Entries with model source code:
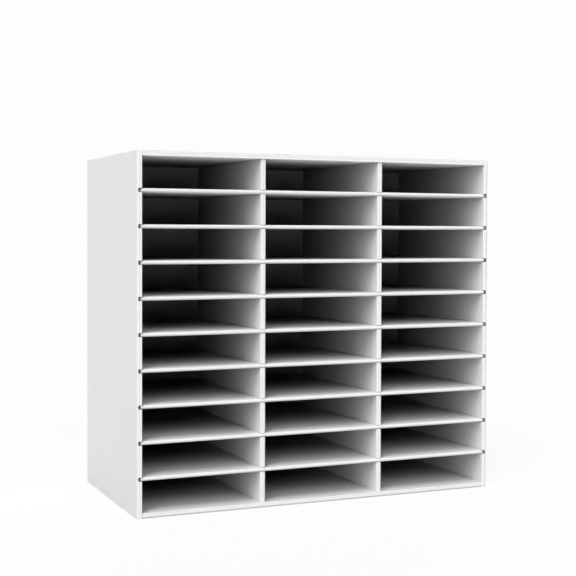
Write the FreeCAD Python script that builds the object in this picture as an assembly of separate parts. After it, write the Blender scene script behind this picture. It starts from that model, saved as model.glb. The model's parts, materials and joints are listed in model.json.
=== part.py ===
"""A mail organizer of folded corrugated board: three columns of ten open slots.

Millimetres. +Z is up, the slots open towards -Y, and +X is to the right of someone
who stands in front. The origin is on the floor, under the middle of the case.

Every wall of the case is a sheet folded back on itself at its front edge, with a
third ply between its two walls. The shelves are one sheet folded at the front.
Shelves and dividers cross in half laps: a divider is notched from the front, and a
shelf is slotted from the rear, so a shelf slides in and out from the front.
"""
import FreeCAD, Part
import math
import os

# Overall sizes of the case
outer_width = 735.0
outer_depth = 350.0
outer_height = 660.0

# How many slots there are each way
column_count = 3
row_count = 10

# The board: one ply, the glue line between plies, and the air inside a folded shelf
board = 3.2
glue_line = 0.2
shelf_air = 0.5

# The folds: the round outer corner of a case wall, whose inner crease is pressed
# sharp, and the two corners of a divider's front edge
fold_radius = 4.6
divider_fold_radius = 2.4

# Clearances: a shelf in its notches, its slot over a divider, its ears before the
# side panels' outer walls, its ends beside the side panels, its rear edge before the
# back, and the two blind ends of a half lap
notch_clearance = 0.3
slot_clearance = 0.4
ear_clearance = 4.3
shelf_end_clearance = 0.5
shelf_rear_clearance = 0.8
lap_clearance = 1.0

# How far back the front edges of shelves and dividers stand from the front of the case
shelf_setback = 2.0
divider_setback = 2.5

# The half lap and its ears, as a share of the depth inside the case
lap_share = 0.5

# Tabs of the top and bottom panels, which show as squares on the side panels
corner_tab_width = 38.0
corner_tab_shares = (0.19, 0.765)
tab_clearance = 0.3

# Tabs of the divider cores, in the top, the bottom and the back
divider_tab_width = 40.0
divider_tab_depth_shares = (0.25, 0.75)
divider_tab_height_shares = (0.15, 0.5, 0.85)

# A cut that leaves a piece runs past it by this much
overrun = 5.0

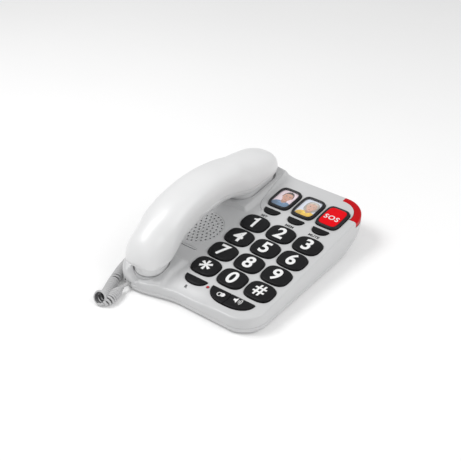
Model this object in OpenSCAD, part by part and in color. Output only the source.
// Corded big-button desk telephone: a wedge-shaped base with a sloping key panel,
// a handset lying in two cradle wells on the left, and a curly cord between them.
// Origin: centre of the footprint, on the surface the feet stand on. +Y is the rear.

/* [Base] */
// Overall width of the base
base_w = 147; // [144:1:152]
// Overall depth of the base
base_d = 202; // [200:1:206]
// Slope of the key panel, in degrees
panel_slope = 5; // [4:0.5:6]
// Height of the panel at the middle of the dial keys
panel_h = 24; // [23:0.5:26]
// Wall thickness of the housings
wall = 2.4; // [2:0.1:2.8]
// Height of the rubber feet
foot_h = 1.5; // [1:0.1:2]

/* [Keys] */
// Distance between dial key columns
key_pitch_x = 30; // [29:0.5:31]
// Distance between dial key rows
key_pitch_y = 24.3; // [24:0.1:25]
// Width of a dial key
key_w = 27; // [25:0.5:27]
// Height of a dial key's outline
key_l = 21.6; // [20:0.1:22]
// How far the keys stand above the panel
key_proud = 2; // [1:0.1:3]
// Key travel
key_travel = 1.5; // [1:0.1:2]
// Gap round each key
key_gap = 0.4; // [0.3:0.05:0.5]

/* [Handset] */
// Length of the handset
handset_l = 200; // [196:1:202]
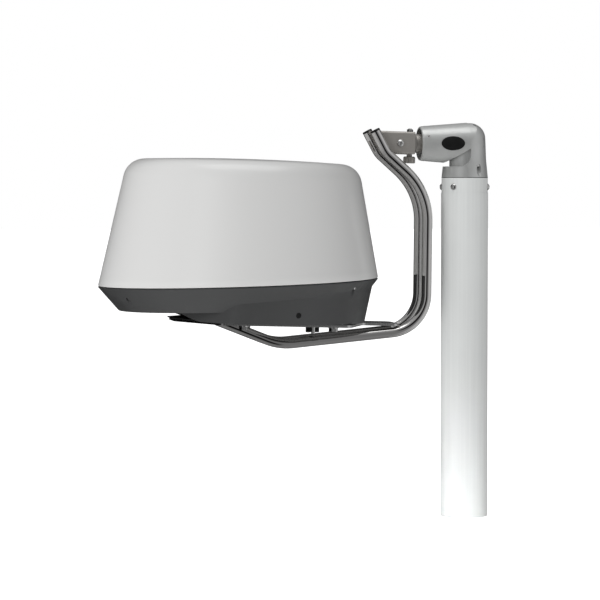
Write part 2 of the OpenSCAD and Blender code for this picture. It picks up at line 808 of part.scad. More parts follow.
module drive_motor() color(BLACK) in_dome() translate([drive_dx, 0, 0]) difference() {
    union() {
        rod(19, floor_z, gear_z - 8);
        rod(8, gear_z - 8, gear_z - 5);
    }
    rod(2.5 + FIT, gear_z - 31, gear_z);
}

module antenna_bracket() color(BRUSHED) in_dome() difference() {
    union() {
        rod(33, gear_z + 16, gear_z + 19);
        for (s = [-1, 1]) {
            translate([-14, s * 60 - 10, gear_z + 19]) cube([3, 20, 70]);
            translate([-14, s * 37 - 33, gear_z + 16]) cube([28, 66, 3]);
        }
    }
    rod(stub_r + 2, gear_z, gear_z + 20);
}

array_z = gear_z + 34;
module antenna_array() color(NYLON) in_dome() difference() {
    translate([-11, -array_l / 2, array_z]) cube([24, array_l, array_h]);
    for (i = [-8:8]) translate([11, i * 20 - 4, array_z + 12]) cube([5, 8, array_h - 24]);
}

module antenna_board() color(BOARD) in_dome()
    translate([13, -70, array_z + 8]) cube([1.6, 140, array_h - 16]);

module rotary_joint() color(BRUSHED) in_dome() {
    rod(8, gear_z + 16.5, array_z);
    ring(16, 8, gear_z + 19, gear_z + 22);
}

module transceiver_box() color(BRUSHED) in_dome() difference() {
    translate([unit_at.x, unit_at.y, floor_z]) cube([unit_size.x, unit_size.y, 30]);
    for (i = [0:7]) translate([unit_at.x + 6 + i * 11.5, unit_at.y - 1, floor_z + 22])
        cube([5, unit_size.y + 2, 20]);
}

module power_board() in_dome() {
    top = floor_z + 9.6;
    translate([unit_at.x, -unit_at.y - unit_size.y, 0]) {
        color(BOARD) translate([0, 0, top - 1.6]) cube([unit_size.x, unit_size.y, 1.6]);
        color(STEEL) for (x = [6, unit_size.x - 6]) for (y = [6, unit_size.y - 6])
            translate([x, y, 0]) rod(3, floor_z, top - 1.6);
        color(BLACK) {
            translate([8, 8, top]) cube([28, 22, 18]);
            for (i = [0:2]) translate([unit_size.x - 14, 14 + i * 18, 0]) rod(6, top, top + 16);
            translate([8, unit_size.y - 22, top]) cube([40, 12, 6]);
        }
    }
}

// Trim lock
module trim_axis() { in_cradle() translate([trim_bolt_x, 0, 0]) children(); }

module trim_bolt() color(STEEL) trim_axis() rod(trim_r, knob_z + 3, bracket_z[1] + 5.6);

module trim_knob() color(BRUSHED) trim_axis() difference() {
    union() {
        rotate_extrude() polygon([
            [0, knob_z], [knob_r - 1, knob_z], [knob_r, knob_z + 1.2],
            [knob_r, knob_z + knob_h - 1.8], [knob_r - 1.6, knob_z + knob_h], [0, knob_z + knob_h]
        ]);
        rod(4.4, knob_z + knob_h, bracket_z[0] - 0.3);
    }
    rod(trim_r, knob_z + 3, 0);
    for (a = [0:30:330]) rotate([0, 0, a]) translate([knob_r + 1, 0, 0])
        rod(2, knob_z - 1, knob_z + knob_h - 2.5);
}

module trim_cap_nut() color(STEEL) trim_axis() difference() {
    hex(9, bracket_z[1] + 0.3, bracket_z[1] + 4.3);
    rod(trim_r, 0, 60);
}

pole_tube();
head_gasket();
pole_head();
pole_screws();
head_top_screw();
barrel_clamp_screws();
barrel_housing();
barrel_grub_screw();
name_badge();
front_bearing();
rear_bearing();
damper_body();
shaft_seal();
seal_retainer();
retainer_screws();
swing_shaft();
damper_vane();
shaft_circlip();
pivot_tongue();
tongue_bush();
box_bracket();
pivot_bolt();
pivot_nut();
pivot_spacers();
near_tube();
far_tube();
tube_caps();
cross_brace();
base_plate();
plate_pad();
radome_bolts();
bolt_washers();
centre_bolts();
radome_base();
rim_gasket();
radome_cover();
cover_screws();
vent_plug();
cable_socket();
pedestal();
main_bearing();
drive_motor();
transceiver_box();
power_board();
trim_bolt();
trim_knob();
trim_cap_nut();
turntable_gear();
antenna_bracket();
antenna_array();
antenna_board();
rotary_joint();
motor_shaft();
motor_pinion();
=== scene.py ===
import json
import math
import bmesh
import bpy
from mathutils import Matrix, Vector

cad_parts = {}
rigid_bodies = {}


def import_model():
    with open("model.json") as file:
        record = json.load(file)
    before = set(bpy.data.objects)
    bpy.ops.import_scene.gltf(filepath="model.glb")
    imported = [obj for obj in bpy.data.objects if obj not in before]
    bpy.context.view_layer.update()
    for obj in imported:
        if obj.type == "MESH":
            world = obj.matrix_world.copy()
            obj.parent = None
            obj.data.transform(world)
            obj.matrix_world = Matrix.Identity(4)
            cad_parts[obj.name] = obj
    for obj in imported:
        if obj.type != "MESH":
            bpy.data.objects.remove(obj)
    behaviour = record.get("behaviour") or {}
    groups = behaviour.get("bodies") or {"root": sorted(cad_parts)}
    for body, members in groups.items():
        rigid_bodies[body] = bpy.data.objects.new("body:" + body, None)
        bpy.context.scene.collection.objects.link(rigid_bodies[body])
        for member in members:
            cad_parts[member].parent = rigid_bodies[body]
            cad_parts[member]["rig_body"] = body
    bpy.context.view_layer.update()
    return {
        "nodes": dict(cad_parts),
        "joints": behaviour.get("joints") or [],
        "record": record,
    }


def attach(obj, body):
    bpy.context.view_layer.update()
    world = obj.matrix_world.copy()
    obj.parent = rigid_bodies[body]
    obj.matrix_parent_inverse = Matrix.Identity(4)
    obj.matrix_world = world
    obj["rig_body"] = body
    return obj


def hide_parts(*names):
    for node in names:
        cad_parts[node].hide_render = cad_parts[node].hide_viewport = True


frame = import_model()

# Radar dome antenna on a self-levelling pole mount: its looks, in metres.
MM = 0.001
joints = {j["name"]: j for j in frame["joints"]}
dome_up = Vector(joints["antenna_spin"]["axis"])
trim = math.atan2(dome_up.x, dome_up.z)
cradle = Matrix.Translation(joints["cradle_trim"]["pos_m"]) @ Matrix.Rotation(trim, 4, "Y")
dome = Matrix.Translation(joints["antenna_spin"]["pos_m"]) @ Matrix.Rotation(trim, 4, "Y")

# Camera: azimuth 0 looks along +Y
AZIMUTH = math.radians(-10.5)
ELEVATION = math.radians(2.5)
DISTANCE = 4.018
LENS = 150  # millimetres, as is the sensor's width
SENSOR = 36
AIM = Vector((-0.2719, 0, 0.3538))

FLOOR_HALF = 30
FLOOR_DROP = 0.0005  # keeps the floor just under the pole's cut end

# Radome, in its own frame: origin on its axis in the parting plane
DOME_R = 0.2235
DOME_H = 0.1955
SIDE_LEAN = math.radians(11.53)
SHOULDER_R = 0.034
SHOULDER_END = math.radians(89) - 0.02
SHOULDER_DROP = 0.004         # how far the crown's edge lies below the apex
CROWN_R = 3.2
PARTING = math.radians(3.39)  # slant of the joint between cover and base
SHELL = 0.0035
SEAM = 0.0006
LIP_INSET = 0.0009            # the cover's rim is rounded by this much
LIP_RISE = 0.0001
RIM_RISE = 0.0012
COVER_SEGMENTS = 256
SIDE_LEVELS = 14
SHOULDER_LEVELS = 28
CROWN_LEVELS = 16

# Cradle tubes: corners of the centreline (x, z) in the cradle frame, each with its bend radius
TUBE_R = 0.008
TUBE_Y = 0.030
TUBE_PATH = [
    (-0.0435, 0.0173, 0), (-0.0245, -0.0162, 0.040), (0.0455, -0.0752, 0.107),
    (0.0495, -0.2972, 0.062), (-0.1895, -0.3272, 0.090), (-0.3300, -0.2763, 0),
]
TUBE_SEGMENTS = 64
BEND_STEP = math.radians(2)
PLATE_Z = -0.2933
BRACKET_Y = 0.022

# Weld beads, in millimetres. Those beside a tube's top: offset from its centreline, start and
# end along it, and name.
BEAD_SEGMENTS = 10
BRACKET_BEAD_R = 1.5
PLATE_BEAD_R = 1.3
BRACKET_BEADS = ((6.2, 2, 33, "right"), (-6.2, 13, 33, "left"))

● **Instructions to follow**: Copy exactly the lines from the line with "bpy.context.scene.collection.objects.link(rigid_bodies[body])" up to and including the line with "FLOOR_DROP = 0.0005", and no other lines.

● **Correct answer**:
        bpy.context.scene.collection.objects.link(rigid_bodies[body])
        for member in members:
            cad_parts[member].parent = rigid_bodies[body]
            cad_parts[member]["rig_body"] = body
    bpy.context.view_layer.update()
    return {
        "nodes": dict(cad_parts),
        "joints": behaviour.get("joints") or [],
        "record": record,
    }


def attach(obj, body):
    bpy.context.view_layer.update()
    world = obj.matrix_world.copy()
    obj.parent = rigid_bodies[body]
    obj.matrix_parent_inverse = Matrix.Identity(4)
    obj.matrix_world = world
    obj["rig_body"] = body
    return obj


def hide_parts(*names):
    for node in names:
        cad_parts[node].hide_render = cad_parts[node].hide_viewport = True


frame = import_model()

# Radar dome antenna on a self-levelling pole mount: its looks, in metres.
MM = 0.001
joints = {j["name"]: j for j in frame["joints"]}
dome_up = Vector(joints["antenna_spin"]["axis"])
trim = math.atan2(dome_up.x, dome_up.z)
cradle = Matrix.Translation(joints["cradle_trim"]["pos_m"]) @ Matrix.Rotation(trim, 4, "Y")
dome = Matrix.Translation(joints["antenna_spin"]["pos_m"]) @ Matrix.Rotation(trim, 4, "Y")

# Camera: azimuth 0 looks along +Y
AZIMUTH = math.radians(-10.5)
ELEVATION = math.radians(2.5)
DISTANCE = 4.018
LENS = 150  # millimetres, as is the sensor's width
SENSOR = 36
AIM = Vector((-0.2719, 0, 0.3538))

FLOOR_HALF = 30
FLOOR_DROP = 0.0005  # keeps the floor just under the pole's cut end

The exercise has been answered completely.